◆ **WHAT IS REQUIRED**
For this exercise, return only the lines from the line containing "points = [vertex.co" through the line containing "for node in", both ends included, exactly as they are.

○ ○ ○

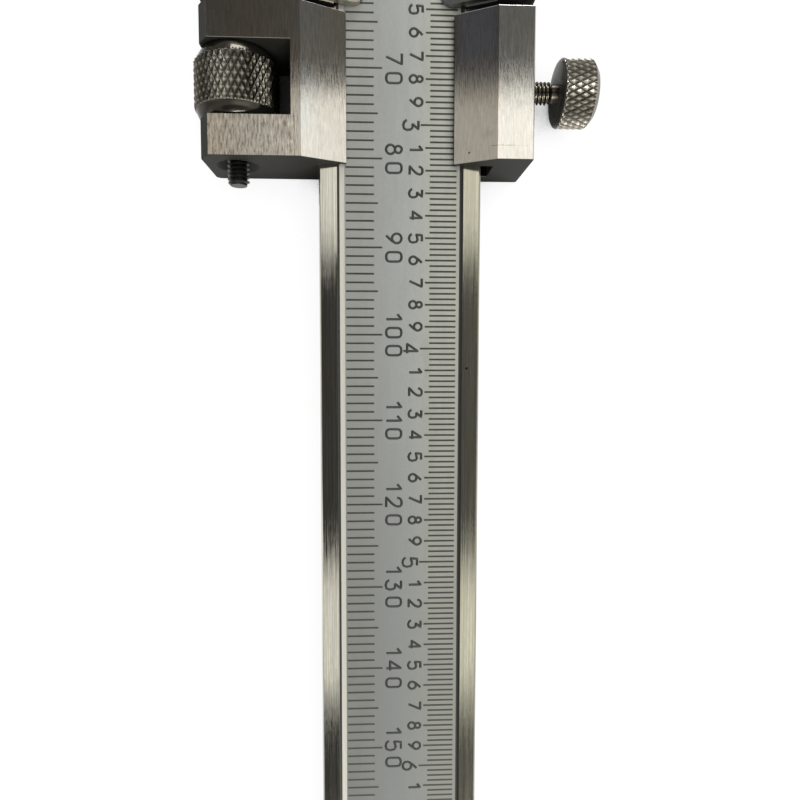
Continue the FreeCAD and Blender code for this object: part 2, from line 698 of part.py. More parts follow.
def carriage_leaf_spring():
    """The bowed leaf spring that presses the carriage against the beam's inch edge."""
    half = leaf_half_length()
    middle_x = CARRIAGE_CLAMP_X
    near_y = HALF_BEAM + FIXED_CLEARANCE
    far_y = near_y + leaf_bow()
    z0 = BACK_WALL + SOFT_CLEARANCE
    z1 = SLOT_ROOF - SOFT_CLEARANCE
    inner = [Vector(middle_x + side * half, far_y, z0) for side in (-1, 1)]
    outer = [Vector(middle_x + side * half, far_y + LEAF_THICKNESS, z0) for side in (-1, 1)]
    inner_middle = Vector(middle_x, near_y, z0)
    outer_middle = Vector(middle_x, near_y + LEAF_THICKNESS, z0)
    edges = [
        Part.Arc(inner[0], inner_middle, inner[1]).toShape(),
        Part.LineSegment(inner[1], outer[1]).toShape(),
        Part.Arc(outer[1], outer_middle, outer[0]).toShape(),
        Part.LineSegment(outer[0], inner[0]).toShape(),
    ]
    return Part.Face(Part.Wire(edges)).extrude(Vector(0, 0, z1 - z0))


def leaf_half_length():
    """Half the length of the leaf spring, which is centred on the carriage's clamp screw."""
    return min(CARRIAGE_CLAMP_OFFSET, CARRIAGE_LENGTH - CARRIAGE_CLAMP_OFFSET) - LEAF_END_MARGIN


def leaf_bow():
    """How far the ends of the leaf spring stand off from its middle."""
    return SPRING_GAP - 2 * FIXED_CLEARANCE - LEAF_THICKNESS


def leaf_back_y():
    """Y of the back of the leaf spring, where the rim of the clamp pad comes nearest to it."""
    bow_at_rim = leaf_bow() * (CLAMP_RADIUS / leaf_half_length()) ** 2
    return HALF_BEAM + FIXED_CLEARANCE + LEAF_THICKNESS + bow_at_rim


def clamp_pad(x, pressed_y):
    """The small brass pad between a clamp screw and what it presses on."""
    return rod(Vector(x, pressed_y + PAD_GAP, CLAMP_AXIS_Z), Y_AXIS, CLAMP_RADIUS, PAD_LENGTH)


def clamp_screw(x, pressed_y):
    """A clamp screw: threaded shank, undercut neck, and a round knob with chamfered rims."""
    start_y = pressed_y + PAD_GAP + PAD_LENGTH + FIXED_CLEARANCE
    thread_end = SCREW_SIDE_Y + CLAMP_THREAD_OUT - start_y
    knob_start = thread_end + CLAMP_NECK_LENGTH
    knob_end = knob_start + KNOB_LENGTH
    profile = [
        (0, CLAMP_RADIUS - CLAMP_TIP_CHAMFER),
        (CLAMP_TIP_CHAMFER, CLAMP_RADIUS),
        (thread_end, CLAMP_RADIUS),
        (thread_end, CLAMP_NECK_RADIUS),
        (knob_start, CLAMP_NECK_RADIUS),
        (knob_start, KNOB_RADIUS - KNOB_INNER_CHAMFER),
        (knob_start + KNOB_INNER_CHAMFER, KNOB_RADIUS),
        (knob_end - KNOB_OUTER_CHAMFER_LENGTH, KNOB_RADIUS),
        (knob_end, KNOB_RADIUS - KNOB_OUTER_CHAMFER_DEPTH),
    ]
    return turned(Vector(x, start_y, CLAMP_AXIS_Z), Y_AXIS, profile)


def build_parts():
    """Every node of the caliper, by name."""
    return {
        "main_beam": main_beam(),
        "beam_end_stop": beam_end_stop(),
        "end_stop_screws": end_stop_screws(),
        "slider_frame": slider_frame(),
        "metric_vernier_plate": vernier_plate(-1, PLATE_METRIC_LIP_Y, RIDGE_METRIC_Y),
        "metric_vernier_screws": Part.makeCompound(vernier_screws(-1, 0)),
        "inch_vernier_plate": vernier_plate(1, PLATE_INCH_LIP_Y, RIDGE_INCH_Y),
        "inch_vernier_screws": Part.makeCompound(vernier_screws(1, 0)),
        "slider_gib_strip": gib_strip(),
        "slider_gib_screws": gib_screws(),
        "slider_clamp_pad": clamp_pad(SLIDER_CLAMP_X, gib_back_y()),
        "slider_clamp_screw": clamp_screw(SLIDER_CLAMP_X, gib_back_y()),
        "fine_adjust_screw": fine_adjust_screw(),
        "screw_cross_pin": pin_bore(0),
        "fine_adjust_nut": fine_adjust_nut(),
        "carriage_body": carriage_body(),
        "carriage_leaf_spring": carriage_leaf_spring(),
        "carriage_clamp_pad": clamp_pad(CARRIAGE_CLAMP_X, leaf_back_y()),
        "carriage_clamp_screw": clamp_screw(CARRIAGE_CLAMP_X, leaf_back_y()),
    }


os.makedirs("parts", exist_ok=True)
for name, shape in build_parts().items():
    shape.exportStep(os.path.join("parts", name + ".step"))
    state = "valid" if shape.isValid() else "BAD"
    print(name, len(shape.Solids), "solid(s)", round(shape.Volume, 1), "mm3", state)
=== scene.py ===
import math

import bmesh
import bpy
from bpy.props import FloatProperty, FloatVectorProperty, IntProperty, PointerProperty
from mathutils import Matrix, Vector


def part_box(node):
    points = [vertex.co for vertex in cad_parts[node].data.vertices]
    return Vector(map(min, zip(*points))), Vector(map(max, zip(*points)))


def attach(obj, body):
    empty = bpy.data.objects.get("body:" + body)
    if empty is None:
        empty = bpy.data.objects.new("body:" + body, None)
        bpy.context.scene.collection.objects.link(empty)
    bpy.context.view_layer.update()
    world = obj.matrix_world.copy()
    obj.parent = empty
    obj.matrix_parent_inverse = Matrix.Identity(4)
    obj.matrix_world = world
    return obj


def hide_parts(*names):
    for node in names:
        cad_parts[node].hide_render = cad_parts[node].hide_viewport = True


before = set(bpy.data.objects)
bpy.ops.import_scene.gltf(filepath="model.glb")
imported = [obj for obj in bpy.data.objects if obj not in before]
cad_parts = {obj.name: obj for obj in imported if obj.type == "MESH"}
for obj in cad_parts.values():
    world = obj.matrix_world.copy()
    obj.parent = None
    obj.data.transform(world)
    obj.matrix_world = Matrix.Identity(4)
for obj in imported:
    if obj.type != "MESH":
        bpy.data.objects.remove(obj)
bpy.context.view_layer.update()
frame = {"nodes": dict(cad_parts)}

bl_info = {
    "name": "Vernier caliper dressing",
    "version": (1, 0, 0),
    "blender": (4, 5, 0),
    "location": "View3D > Sidebar > Caliper",
    "description": "Graduations, numbers, knurls, threads, finishes and stage of a vernier caliper",
    "category": "Object",
}

MM = 0.001
INCH = 0.0254
X_AXIS = Vector((1, 0, 0))
Y_AXIS = Vector((0, 1, 0))
METRES = {"unit": "LENGTH", "precision": 5}
COLOUR = {"subtype": "COLOR", "size": 3}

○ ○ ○

◆ **EXERCISE ANSWER**
    points = [vertex.co for vertex in cad_parts[node].data.vertices]
    return Vector(map(min, zip(*points))), Vector(map(max, zip(*points)))


def attach(obj, body):
    empty = bpy.data.objects.get("body:" + body)
    if empty is None:
        empty = bpy.data.objects.new("body:" + body, None)
        bpy.context.scene.collection.objects.link(empty)
    bpy.context.view_layer.update()
    world = obj.matrix_world.copy()
    obj.parent = empty
    obj.matrix_parent_inverse = Matrix.Identity(4)
    obj.matrix_world = world
    return obj


def hide_parts(*names):
    for node in names:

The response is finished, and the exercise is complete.